Although the deponent cannot remember every detail that transpired while Delano was on board his ship, he does describe in detail what happened when Delano departed. In an attempt to save himself and tell Delano about the intended capture of The Bachelor's Delight, he jumps into Delano's small boat. Cereno then breaks his narrative to offer a written word of thanks to Delano within the deposition.

Although not all of the Negroes were in on the planning of the revolt, like Babo and Atufal, all of them participated; some of them even got carried away and committed useless, random acts of violence against the Spaniards. Of the crew and passengers, no passengers were left alive, and only ten of the crew remained, including the cabin boys, one of whom had his arms broken and was hit with hatchet strokes. Francesco, the mulatto, wanted to poison Delano, but Babo stopped him, explaining that they needed his help to reach Senegal. The personal servant of Aranda even joined the fight and actually stabbed his master without being ordered to do so.

The female Africans on board also became very vocal during the violence. They were delighted at the death of their owner, Aranda, and wanted all of the crew to be tortured to death, especially Cereno. During the murders, they sang melancholy songs.

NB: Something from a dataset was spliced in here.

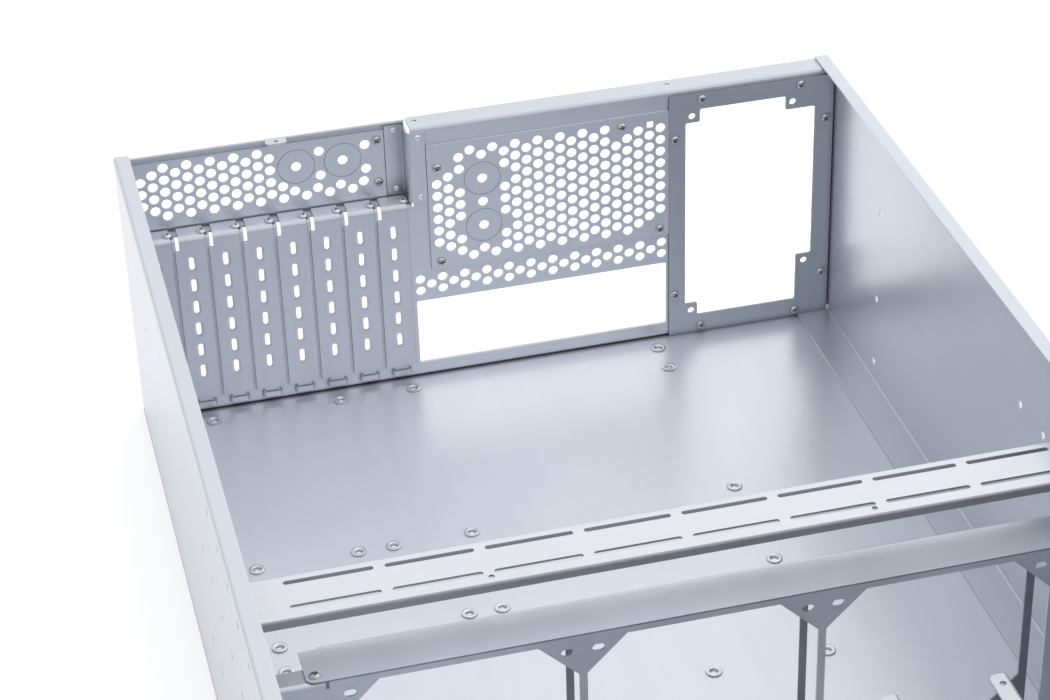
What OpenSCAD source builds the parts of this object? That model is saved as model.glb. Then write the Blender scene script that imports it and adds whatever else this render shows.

Cereno tried to drop hints about the revolt to Captain Delano while he was on board; but he did not understand any of them. As a result, he felt his only choice was to jump into Delano's boat. Little did he know that Babo would follow him there and threaten to stab him with his knife. Fortunately, Delano finally understood what was going on and disarmed the ringleader. Delano later sent his crew back to retake the San Dominick. Even though they had no firearms, the African slaves violently fought against the American crew. Some of the Negroes were killed during the battle, and others were killed or threatened afterwards by a couple of Spanish sailors. When Delano learned of the violence after the battle, he ordered everyone to desist. The remaining slaves were all made prisoners, and Delano set sail for Lima, Peru, in order for the case to be heard before the court.